▶ _Aim_
Each record needs to be echoed exactly; can you do that?

#####

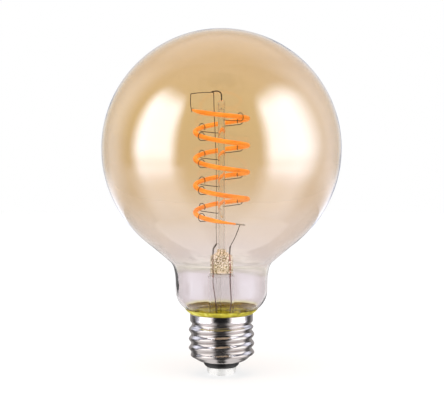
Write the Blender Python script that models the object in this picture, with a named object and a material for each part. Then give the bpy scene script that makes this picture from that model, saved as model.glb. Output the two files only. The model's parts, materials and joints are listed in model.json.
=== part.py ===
"""Decorative filament globe lamp with a screw cap and a driver in the cap.

Lengths below are in millimetres. The origin is the middle of the centre
contact's flat face, and +Z runs up through the cap to the top of the globe.
"""

import math

import bmesh
import bpy
from mathutils import Matrix, Vector

MM = 0.001
SHARP_ANGLE = math.radians(35)

# Globe and neck
GLOBE_RADIUS = 47.5
GLOBE_CENTRE_Z = 90.3
GLASS_WALL = 0.9
GLOBE_END_ANGLE = 144
SHOULDER_FOOT = (20.0, 45.1)
NECK_TOP = (18.7, 42.4)
NECK_RADIUS = 18.2
NECK_LOW_Z = 34.0
NECK_ROUND_RADIUS = 9.0
SEAL_POINTS = [(13.3, 25.7), (12.4, 25.15), (11.6, 24.8), (11.15, 24.1), (11.0, 22.0), (10.95, 17.6)]

# Screw shell, to the usual 27 mm Edison thread
THREAD_PITCH = 3.629
THREAD_DEPTH = 0.98
THREAD_CREST_Z = 9.0
THREAD_FADE_LOW = (5.6, 8.4)
THREAD_FADE_HIGH = (18.9, 20.5)
SHELL_WALL = 0.35
SHELL_FOOT = [(7.5, 5.45), (8.3, 5.4), (9.2, 5.75), (10.2, 6.4), (11.1, 7.2), (11.75, 8.05), (12.05, 8.8)]
SHELL_HEAD = [(12.05, 19.4), (11.8, 20.2), (11.65, 20.7), (12.3, 21.3), (12.5, 21.8), (12.5, 24.6)]
SHELL_ROW_HEIGHT = 0.72

# Basing cement: fills the rim and is squeezed up round the glass above it
CEMENT_OUTLINE = [
    (11.3, 21.8),
    (11.95, 22.0),
    (12.0, 24.5),
    (12.2, 24.72),
    (12.75, 24.85),
    (13.6, 25.5),
    (14.5, 26.5),
    (14.25, 26.5),
    (13.3, 25.57),
    (12.45, 25.02),
    (11.75, 24.7),
    (11.3, 24.05),
]

# Stem
STEM_RADIUS = 5.2
STEM_WALL = 0.9
PRESS_LOW_Z = 39.3
PRESS_SECTIONS = [
    (39.3, 5.2, 5.2),
    (40.6, 5.0, 4.1),
    (42.0, 4.8, 2.7),
    (44.0, 4.8, 2.2),
    (47.2, 4.8, 2.2),
    (48.4, 4.5, 2.1),
    (49.1, 3.5, 1.9),
    (49.6, 2.1, 1.7),
    (50.0, 1.6, 1.6),
]
LEAD_X = 3.4
LEAD_RADIUS = 0.28
LEAD_BORE_RADIUS = 0.4
ROD_RADIUS = 1.45
ROD_LOW_Z = 50.15
ROD_HIGH_Z = 109.5
EXHAUST_X = -1.3
EXHAUST_RADIUS = 1.3

# Filament: a falling helix, counter-clockwise seen from above
FILAMENT_RADIUS = 10.4
FILAMENT_EXTRA_RADIUS = 1.0
FILAMENT_THICK_RADIUS = 0.95
FILAMENT_CHANNEL_RADIUS = 0.65
FILAMENT_PITCH = 10.65
FILAMENT_TOP_Z = 107.45
FILAMENT_FIRST_DROP = 1.75
FILAMENT_START = 180
FILAMENT_SPAN = (186, 1741)
FILAMENT_STEPS_PER_TURN = 24
STRIP_HALF_WIDTH = 0.35
STRIP_HALF_THICKNESS = 0.15
TERMINAL_UPPER = (164, 185)
TERMINAL_LOWER = (1742.5, 1770)

# Hooks: how far round the helix each one holds the filament, in degrees
HOOK_ANGLES = [315, 405, 498, 581, 765, 858, 941, 1125, 1218, 1301, 1485, 1578, 1661]
HOOK_WIRE_RADIUS = 0.17
HOOK_RING_RADIUS = 1.6
HOOK_RING_SWEEP = 305

# Thin wires in the globe
WIRE_RADIUS = 0.2
ANCHOR_RADIUS = 0.3
STUB_RADIUS = 0.3

# Board in the cap
BOARD_RADIUS = 9.2
BOARD_LOW_Z = 10.6
BOARD_HIGH_Z = 11.4
SEAT_GAP = 0.05


def clear_scene():
    for thing in list(bpy.data.objects):
        bpy.data.objects.remove(thing, do_unlink=True)


def make_material(name, colour, roughness, metallic):
    material = bpy.data.materials.new(name)
    material.use_nodes = True
    shader = material.node_tree.nodes["Principled BSDF"]
    shader.inputs["Base Color"].default_value = (*colour, 1.0)
    shader.inputs["Roughness"].default_value = roughness
    shader.inputs["Metallic"].default_value = metallic
    return material


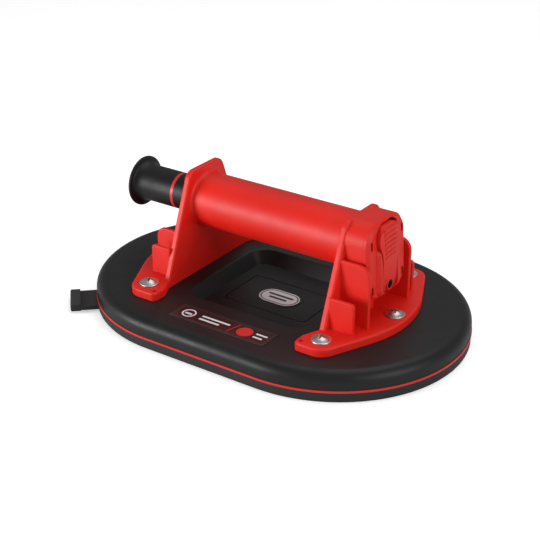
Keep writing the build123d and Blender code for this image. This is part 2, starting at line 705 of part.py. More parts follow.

#####

▶ _Result below_
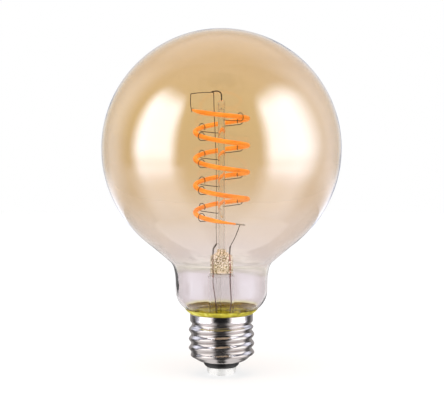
Write the Blender Python script that models the object in this picture, with a named object and a material for each part. Then give the bpy scene script that makes this picture from that model, saved as model.glb. Output the two files only. The model's parts, materials and joints are listed in model.json.
=== part.py ===
"""Decorative filament globe lamp with a screw cap and a driver in the cap.

Lengths below are in millimetres. The origin is the middle of the centre
contact's flat face, and +Z runs up through the cap to the top of the globe.
"""

import math

import bmesh
import bpy
from mathutils import Matrix, Vector

MM = 0.001
SHARP_ANGLE = math.radians(35)

# Globe and neck
GLOBE_RADIUS = 47.5
GLOBE_CENTRE_Z = 90.3
GLASS_WALL = 0.9
GLOBE_END_ANGLE = 144
SHOULDER_FOOT = (20.0, 45.1)
NECK_TOP = (18.7, 42.4)
NECK_RADIUS = 18.2
NECK_LOW_Z = 34.0
NECK_ROUND_RADIUS = 9.0
SEAL_POINTS = [(13.3, 25.7), (12.4, 25.15), (11.6, 24.8), (11.15, 24.1), (11.0, 22.0), (10.95, 17.6)]

# Screw shell, to the usual 27 mm Edison thread
THREAD_PITCH = 3.629
THREAD_DEPTH = 0.98
THREAD_CREST_Z = 9.0
THREAD_FADE_LOW = (5.6, 8.4)
THREAD_FADE_HIGH = (18.9, 20.5)
SHELL_WALL = 0.35
SHELL_FOOT = [(7.5, 5.45), (8.3, 5.4), (9.2, 5.75), (10.2, 6.4), (11.1, 7.2), (11.75, 8.05), (12.05, 8.8)]
SHELL_HEAD = [(12.05, 19.4), (11.8, 20.2), (11.65, 20.7), (12.3, 21.3), (12.5, 21.8), (12.5, 24.6)]
SHELL_ROW_HEIGHT = 0.72

# Basing cement: fills the rim and is squeezed up round the glass above it
CEMENT_OUTLINE = [
    (11.3, 21.8),
    (11.95, 22.0),
    (12.0, 24.5),
    (12.2, 24.72),
    (12.75, 24.85),
    (13.6, 25.5),
    (14.5, 26.5),
    (14.25, 26.5),
    (13.3, 25.57),
    (12.45, 25.02),
    (11.75, 24.7),
    (11.3, 24.05),
]

# Stem
STEM_RADIUS = 5.2
STEM_WALL = 0.9
PRESS_LOW_Z = 39.3
PRESS_SECTIONS = [
    (39.3, 5.2, 5.2),
    (40.6, 5.0, 4.1),
    (42.0, 4.8, 2.7),
    (44.0, 4.8, 2.2),
    (47.2, 4.8, 2.2),
    (48.4, 4.5, 2.1),
    (49.1, 3.5, 1.9),
    (49.6, 2.1, 1.7),
    (50.0, 1.6, 1.6),
]
LEAD_X = 3.4
LEAD_RADIUS = 0.28
LEAD_BORE_RADIUS = 0.4
ROD_RADIUS = 1.45
ROD_LOW_Z = 50.15
ROD_HIGH_Z = 109.5
EXHAUST_X = -1.3
EXHAUST_RADIUS = 1.3

# Filament: a falling helix, counter-clockwise seen from above
FILAMENT_RADIUS = 10.4
FILAMENT_EXTRA_RADIUS = 1.0
FILAMENT_THICK_RADIUS = 0.95
FILAMENT_CHANNEL_RADIUS = 0.65
FILAMENT_PITCH = 10.65
FILAMENT_TOP_Z = 107.45
FILAMENT_FIRST_DROP = 1.75
FILAMENT_START = 180
FILAMENT_SPAN = (186, 1741)
FILAMENT_STEPS_PER_TURN = 24
STRIP_HALF_WIDTH = 0.35
STRIP_HALF_THICKNESS = 0.15
TERMINAL_UPPER = (164, 185)
TERMINAL_LOWER = (1742.5, 1770)

# Hooks: how far round the helix each one holds the filament, in degrees
HOOK_ANGLES = [315, 405, 498, 581, 765, 858, 941, 1125, 1218, 1301, 1485, 1578, 1661]
HOOK_WIRE_RADIUS = 0.17
HOOK_RING_RADIUS = 1.6
HOOK_RING_SWEEP = 305

# Thin wires in the globe
WIRE_RADIUS = 0.2
ANCHOR_RADIUS = 0.3
STUB_RADIUS = 0.3

# Board in the cap
BOARD_RADIUS = 9.2
BOARD_LOW_Z = 10.6
BOARD_HIGH_Z = 11.4
SEAT_GAP = 0.05


def clear_scene():
    for thing in list(bpy.data.objects):
        bpy.data.objects.remove(thing, do_unlink=True)


def make_material(name, colour, roughness, metallic):
    material = bpy.data.materials.new(name)
    material.use_nodes = True
    shader = material.node_tree.nodes["Principled BSDF"]
    shader.inputs["Base Color"].default_value = (*colour, 1.0)
    shader.inputs["Roughness"].default_value = roughness
    shader.inputs["Metallic"].default_value = metallic
    return material


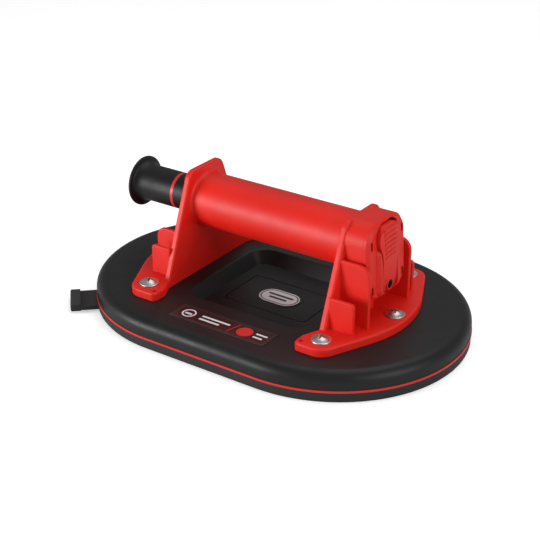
Keep writing the build123d and Blender code for this image. This is part 2, starting at line 705 of part.py. More parts follow.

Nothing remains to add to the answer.